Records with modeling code
::::::

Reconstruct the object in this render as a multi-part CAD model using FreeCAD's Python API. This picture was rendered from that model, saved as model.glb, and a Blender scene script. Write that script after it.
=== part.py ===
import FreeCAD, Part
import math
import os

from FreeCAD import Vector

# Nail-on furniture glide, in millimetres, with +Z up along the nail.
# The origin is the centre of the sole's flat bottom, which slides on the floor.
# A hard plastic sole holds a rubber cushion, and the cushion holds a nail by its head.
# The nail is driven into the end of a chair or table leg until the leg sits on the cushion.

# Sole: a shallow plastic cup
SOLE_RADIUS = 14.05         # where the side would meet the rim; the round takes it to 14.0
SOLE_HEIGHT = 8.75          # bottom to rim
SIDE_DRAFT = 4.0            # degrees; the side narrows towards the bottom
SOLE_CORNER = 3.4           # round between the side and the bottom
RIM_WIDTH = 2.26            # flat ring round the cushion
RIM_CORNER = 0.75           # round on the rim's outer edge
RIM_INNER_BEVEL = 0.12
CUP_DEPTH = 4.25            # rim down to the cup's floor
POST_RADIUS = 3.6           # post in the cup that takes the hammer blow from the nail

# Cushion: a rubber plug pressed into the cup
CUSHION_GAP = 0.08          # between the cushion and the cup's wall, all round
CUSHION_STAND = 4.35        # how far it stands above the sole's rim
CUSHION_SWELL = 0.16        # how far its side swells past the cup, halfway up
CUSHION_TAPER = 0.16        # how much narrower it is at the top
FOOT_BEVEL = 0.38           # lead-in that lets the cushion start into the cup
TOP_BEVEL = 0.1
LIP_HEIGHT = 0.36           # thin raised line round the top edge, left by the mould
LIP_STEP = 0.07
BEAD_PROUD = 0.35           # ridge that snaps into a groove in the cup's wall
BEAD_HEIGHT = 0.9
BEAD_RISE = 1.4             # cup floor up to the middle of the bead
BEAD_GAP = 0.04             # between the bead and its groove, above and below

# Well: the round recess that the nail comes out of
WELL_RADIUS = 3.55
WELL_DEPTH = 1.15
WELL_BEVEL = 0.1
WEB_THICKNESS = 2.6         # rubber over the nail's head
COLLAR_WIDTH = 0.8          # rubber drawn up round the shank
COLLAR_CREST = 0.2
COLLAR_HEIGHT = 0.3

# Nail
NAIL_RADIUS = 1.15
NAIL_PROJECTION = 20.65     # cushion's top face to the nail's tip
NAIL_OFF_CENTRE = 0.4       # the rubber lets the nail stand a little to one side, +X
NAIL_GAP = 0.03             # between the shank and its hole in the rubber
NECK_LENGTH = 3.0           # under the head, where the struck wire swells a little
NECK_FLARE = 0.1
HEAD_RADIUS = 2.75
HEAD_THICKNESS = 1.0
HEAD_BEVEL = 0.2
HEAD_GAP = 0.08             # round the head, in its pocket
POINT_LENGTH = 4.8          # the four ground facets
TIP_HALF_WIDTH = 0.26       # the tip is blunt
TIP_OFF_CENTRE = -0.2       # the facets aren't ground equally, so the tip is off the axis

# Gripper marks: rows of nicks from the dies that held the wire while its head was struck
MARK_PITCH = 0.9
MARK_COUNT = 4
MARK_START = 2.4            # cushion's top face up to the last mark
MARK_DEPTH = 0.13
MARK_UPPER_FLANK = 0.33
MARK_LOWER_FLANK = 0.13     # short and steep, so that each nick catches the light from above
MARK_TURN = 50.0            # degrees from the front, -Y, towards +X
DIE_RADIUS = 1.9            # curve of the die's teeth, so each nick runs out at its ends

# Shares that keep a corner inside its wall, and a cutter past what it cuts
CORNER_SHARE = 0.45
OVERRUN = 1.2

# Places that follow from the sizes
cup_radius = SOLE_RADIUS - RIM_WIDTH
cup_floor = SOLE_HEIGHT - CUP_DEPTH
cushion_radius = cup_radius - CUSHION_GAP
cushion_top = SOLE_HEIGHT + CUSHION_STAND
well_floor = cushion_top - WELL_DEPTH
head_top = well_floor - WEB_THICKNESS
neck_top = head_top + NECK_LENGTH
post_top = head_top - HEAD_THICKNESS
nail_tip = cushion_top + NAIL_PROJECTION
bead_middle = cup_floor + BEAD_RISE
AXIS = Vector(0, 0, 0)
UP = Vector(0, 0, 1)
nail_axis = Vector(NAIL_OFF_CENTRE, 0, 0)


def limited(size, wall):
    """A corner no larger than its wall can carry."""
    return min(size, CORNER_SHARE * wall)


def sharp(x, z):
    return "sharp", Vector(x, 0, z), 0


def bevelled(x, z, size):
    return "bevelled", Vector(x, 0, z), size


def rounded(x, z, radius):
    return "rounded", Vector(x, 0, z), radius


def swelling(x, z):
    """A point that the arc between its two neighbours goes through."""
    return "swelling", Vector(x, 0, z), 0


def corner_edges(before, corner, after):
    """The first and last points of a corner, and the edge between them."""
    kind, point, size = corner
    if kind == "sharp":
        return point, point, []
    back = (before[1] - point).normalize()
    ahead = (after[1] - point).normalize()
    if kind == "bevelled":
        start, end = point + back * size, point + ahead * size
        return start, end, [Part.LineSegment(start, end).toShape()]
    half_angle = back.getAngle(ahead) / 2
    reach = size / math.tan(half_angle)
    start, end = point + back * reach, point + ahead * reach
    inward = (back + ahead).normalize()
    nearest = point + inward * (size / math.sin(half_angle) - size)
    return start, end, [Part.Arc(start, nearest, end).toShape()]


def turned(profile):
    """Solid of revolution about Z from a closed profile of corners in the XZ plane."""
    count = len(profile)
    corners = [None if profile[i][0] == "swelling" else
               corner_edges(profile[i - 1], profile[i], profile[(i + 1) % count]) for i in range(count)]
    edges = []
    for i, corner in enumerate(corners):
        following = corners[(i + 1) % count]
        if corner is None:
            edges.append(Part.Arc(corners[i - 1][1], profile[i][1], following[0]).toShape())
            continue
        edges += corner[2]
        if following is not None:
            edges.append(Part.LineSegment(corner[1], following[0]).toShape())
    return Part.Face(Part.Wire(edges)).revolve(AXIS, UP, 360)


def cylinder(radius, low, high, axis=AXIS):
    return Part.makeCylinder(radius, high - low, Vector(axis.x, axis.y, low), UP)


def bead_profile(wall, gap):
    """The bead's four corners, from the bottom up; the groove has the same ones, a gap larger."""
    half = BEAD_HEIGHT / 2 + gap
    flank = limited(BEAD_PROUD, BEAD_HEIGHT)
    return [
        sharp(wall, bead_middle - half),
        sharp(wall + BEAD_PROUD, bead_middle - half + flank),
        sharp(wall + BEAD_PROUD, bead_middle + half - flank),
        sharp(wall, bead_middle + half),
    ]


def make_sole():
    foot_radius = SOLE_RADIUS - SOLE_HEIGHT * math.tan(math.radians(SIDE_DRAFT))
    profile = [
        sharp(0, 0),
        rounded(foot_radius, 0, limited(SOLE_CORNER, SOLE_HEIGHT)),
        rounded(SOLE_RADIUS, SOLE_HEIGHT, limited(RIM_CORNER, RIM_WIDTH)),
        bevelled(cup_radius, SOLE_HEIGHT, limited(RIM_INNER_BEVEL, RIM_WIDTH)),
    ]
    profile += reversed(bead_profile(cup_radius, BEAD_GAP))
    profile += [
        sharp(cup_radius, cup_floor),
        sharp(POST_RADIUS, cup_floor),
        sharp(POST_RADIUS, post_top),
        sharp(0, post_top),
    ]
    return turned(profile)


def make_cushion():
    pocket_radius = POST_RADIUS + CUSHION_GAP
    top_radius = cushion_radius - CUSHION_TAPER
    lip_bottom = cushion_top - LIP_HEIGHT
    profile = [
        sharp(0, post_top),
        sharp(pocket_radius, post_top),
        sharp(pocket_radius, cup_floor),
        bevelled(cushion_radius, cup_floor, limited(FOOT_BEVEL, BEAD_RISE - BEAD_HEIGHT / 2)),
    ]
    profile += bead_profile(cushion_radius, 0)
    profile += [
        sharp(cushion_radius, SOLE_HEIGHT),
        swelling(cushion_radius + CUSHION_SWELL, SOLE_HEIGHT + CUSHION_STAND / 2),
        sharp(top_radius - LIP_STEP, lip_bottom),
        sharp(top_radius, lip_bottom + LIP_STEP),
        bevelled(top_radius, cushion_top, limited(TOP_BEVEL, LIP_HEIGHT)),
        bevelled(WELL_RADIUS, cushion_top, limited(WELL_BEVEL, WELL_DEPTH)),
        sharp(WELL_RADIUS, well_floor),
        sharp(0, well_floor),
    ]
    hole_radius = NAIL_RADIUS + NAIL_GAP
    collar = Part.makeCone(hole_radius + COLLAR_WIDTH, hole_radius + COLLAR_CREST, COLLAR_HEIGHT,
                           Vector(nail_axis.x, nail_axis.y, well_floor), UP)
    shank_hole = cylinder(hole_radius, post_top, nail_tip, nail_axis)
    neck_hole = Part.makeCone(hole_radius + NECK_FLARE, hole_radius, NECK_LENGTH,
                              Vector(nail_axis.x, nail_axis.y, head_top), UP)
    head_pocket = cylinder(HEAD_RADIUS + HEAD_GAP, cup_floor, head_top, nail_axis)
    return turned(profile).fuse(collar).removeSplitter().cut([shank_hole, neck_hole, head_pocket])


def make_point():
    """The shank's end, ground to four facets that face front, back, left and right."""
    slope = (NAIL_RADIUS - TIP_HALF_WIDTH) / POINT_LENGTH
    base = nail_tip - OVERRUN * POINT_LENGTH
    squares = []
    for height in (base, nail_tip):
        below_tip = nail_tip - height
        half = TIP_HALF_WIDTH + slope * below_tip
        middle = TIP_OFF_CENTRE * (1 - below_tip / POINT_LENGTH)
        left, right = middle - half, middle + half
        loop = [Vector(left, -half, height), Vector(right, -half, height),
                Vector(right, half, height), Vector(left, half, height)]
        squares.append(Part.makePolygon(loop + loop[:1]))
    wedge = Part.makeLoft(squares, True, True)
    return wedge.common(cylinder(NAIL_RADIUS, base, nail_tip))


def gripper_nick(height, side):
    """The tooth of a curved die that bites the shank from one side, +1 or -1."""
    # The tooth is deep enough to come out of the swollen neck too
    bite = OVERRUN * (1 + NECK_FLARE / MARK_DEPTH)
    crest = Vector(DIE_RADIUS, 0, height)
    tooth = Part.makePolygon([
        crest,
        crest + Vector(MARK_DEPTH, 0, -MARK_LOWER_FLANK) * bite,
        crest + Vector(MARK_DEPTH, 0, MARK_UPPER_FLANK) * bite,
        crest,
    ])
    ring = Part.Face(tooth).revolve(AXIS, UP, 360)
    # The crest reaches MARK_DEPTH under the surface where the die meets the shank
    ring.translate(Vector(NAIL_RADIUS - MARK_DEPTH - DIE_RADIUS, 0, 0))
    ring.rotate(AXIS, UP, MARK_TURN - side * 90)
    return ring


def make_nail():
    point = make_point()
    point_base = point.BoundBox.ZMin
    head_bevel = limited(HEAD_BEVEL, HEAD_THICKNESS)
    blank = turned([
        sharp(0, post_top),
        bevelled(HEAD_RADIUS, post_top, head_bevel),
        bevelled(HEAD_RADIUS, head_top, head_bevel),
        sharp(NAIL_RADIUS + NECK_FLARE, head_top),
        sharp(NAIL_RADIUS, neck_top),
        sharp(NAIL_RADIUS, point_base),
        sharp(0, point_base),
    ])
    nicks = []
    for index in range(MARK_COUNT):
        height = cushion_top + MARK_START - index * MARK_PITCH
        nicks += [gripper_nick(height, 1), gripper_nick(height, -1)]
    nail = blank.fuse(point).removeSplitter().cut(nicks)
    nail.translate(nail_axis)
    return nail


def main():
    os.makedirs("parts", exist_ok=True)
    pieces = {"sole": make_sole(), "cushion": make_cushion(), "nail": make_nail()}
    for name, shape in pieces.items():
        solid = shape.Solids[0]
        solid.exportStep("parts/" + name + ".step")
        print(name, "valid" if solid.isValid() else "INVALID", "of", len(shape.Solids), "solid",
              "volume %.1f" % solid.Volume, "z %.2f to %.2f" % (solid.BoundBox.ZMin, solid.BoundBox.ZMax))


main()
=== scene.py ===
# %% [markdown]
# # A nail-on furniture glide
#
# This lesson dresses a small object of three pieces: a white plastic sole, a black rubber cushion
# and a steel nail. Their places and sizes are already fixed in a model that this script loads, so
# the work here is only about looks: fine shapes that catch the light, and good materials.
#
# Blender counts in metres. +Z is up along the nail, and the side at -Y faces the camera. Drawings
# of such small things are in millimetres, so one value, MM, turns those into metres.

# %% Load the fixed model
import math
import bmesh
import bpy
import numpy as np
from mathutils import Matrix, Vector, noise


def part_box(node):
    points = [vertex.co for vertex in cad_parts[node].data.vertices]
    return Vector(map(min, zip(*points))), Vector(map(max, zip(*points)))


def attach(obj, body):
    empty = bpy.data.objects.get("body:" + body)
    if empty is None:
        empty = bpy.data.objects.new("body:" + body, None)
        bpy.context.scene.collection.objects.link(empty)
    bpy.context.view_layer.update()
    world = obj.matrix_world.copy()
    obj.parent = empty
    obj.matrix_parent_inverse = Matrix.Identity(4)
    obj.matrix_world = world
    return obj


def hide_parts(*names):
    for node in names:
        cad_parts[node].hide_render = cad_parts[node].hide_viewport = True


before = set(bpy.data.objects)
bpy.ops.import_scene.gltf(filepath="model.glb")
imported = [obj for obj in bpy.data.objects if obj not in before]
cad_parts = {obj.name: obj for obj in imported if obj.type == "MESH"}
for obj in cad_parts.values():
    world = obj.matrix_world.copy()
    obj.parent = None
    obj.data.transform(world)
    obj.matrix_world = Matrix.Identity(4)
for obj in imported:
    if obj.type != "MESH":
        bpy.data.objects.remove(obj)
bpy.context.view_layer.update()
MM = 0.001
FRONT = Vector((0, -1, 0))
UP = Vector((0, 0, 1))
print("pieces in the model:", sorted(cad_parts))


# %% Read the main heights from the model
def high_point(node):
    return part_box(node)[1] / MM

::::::

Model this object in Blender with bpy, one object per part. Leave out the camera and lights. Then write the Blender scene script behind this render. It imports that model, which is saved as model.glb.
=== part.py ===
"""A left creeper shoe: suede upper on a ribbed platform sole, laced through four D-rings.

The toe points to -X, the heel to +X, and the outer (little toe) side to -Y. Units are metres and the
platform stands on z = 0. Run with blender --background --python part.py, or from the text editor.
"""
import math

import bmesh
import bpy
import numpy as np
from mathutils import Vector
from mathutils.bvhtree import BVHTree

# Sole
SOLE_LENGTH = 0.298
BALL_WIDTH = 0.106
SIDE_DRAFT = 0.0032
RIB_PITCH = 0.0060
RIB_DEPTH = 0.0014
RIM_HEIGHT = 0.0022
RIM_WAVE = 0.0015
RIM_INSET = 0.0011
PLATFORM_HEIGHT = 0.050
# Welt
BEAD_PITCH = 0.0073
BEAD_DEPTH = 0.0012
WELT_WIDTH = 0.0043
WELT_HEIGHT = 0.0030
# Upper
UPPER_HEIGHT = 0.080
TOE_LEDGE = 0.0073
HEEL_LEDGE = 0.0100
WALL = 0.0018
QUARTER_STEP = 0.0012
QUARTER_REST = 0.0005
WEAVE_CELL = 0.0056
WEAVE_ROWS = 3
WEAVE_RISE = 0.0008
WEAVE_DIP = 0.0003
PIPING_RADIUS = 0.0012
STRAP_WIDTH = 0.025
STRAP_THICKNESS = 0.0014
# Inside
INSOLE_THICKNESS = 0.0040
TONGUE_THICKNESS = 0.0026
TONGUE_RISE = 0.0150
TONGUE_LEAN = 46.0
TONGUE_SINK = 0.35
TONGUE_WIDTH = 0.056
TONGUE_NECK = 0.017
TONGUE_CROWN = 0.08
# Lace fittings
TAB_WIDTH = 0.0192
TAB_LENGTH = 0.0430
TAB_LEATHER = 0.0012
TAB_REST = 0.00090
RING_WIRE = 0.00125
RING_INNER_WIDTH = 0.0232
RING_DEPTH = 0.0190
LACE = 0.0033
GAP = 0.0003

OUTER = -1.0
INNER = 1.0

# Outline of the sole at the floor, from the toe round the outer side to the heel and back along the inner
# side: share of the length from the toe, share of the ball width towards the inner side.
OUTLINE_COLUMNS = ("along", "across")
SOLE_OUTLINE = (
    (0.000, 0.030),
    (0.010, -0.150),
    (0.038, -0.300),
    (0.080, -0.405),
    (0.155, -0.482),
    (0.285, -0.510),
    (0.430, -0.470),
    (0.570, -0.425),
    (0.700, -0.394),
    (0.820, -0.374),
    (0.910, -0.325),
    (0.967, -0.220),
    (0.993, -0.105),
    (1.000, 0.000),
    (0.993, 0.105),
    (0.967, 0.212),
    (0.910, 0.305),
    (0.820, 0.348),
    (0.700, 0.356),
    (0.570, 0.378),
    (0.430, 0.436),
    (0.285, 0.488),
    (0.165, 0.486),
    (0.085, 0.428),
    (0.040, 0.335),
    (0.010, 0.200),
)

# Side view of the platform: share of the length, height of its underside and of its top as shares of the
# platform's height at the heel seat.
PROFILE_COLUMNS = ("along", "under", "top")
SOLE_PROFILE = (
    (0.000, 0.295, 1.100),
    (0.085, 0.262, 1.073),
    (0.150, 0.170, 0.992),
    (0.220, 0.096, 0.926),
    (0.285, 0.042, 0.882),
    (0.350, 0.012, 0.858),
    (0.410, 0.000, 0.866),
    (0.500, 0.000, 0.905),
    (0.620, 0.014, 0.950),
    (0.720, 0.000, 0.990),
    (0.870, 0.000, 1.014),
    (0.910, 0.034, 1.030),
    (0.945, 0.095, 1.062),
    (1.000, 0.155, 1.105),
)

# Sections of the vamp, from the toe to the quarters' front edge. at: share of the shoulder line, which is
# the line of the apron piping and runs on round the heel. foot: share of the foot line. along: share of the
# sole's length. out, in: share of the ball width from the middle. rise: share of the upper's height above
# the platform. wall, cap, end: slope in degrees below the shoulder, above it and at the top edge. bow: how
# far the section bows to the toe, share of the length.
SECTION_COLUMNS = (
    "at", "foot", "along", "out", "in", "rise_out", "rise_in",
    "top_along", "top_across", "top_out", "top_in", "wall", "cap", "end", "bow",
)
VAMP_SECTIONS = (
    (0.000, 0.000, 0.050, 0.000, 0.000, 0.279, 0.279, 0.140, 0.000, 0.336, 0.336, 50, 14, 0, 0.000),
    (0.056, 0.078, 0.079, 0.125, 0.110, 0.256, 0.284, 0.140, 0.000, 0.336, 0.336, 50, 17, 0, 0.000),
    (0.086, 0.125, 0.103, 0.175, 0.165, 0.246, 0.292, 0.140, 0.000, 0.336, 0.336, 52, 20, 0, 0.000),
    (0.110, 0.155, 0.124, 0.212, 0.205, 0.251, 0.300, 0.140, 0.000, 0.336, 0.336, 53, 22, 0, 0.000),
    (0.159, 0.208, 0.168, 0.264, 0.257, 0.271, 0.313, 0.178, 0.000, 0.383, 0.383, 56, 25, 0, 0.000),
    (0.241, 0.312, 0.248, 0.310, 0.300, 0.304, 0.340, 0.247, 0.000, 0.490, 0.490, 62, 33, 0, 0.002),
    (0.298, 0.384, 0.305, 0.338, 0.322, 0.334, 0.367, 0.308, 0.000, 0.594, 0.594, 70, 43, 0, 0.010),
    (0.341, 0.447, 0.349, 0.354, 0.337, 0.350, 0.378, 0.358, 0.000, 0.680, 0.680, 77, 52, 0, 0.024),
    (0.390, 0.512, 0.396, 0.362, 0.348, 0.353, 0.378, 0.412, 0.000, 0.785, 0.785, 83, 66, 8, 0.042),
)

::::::

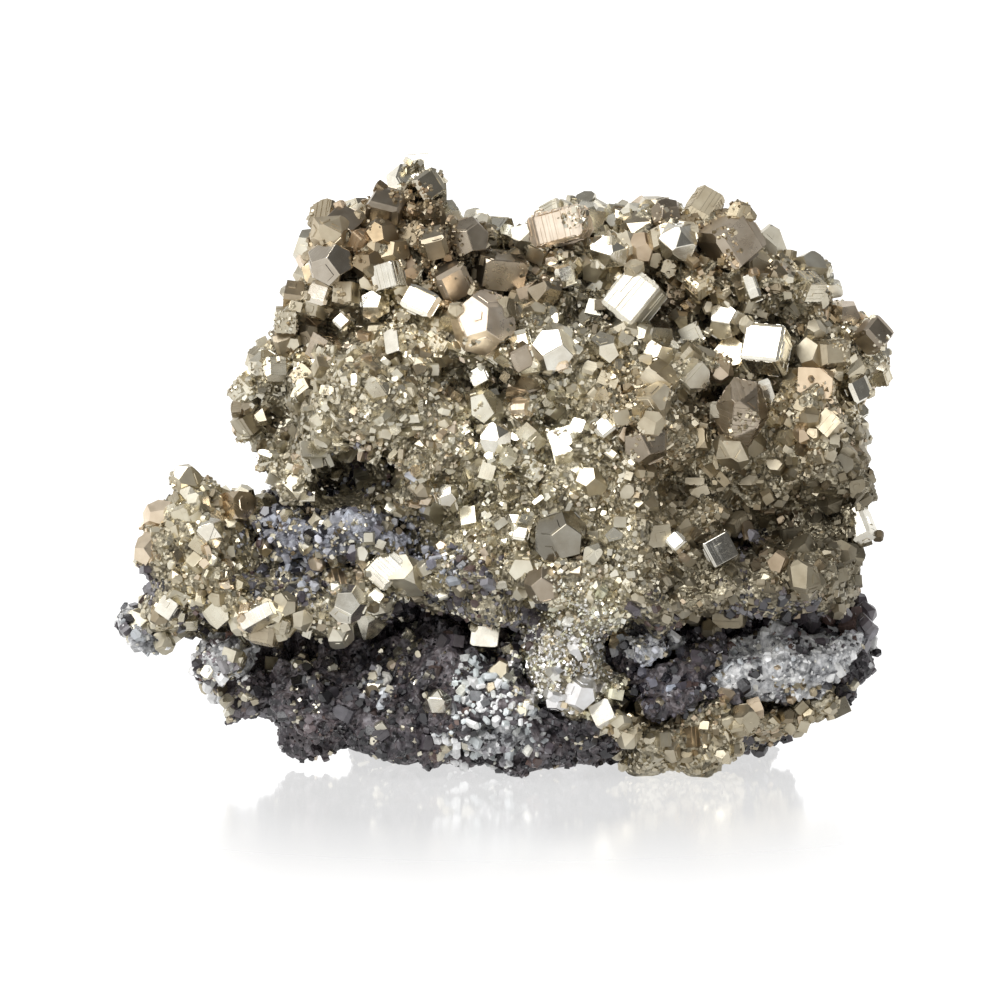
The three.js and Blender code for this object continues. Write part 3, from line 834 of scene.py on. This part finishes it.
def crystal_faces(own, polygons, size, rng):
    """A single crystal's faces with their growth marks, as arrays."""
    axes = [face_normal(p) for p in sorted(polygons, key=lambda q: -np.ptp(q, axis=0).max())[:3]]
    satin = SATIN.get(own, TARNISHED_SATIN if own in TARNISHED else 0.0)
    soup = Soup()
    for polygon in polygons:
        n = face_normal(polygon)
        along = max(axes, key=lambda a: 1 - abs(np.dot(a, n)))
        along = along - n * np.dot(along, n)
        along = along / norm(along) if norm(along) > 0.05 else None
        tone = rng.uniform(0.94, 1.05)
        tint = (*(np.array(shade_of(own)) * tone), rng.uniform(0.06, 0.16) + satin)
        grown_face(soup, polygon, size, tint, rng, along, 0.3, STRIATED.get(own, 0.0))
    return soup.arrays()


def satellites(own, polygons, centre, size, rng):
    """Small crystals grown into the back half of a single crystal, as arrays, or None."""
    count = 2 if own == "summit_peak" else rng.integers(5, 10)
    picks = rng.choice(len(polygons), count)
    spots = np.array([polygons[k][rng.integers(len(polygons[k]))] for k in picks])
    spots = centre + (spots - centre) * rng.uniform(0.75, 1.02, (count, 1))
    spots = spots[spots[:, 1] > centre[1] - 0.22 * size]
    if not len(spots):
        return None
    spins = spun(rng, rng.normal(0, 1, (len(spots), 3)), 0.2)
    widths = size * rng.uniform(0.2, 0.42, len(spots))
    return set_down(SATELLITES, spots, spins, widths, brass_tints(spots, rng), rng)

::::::

• _EXERCISE INSTRUCTIONS_: Only the lines from the one bearing "if solid.isValid() else" through the one bearing "if empty is" should be repeated, exactly as given.

• _SOLVED PROBLEM_:
        print(name, "valid" if solid.isValid() else "INVALID", "of", len(shape.Solids), "solid",
              "volume %.1f" % solid.Volume, "z %.2f to %.2f" % (solid.BoundBox.ZMin, solid.BoundBox.ZMax))


main()
=== scene.py ===
# %% [markdown]
# # A nail-on furniture glide
#
# This lesson dresses a small object of three pieces: a white plastic sole, a black rubber cushion
# and a steel nail. Their places and sizes are already fixed in a model that this script loads, so
# the work here is only about looks: fine shapes that catch the light, and good materials.
#
# Blender counts in metres. +Z is up along the nail, and the side at -Y faces the camera. Drawings
# of such small things are in millimetres, so one value, MM, turns those into metres.

# %% Load the fixed model
import math
import bmesh
import bpy
import numpy as np
from mathutils import Matrix, Vector, noise


def part_box(node):
    points = [vertex.co for vertex in cad_parts[node].data.vertices]
    return Vector(map(min, zip(*points))), Vector(map(max, zip(*points)))


def attach(obj, body):
    empty = bpy.data.objects.get("body:" + body)
    if empty is None:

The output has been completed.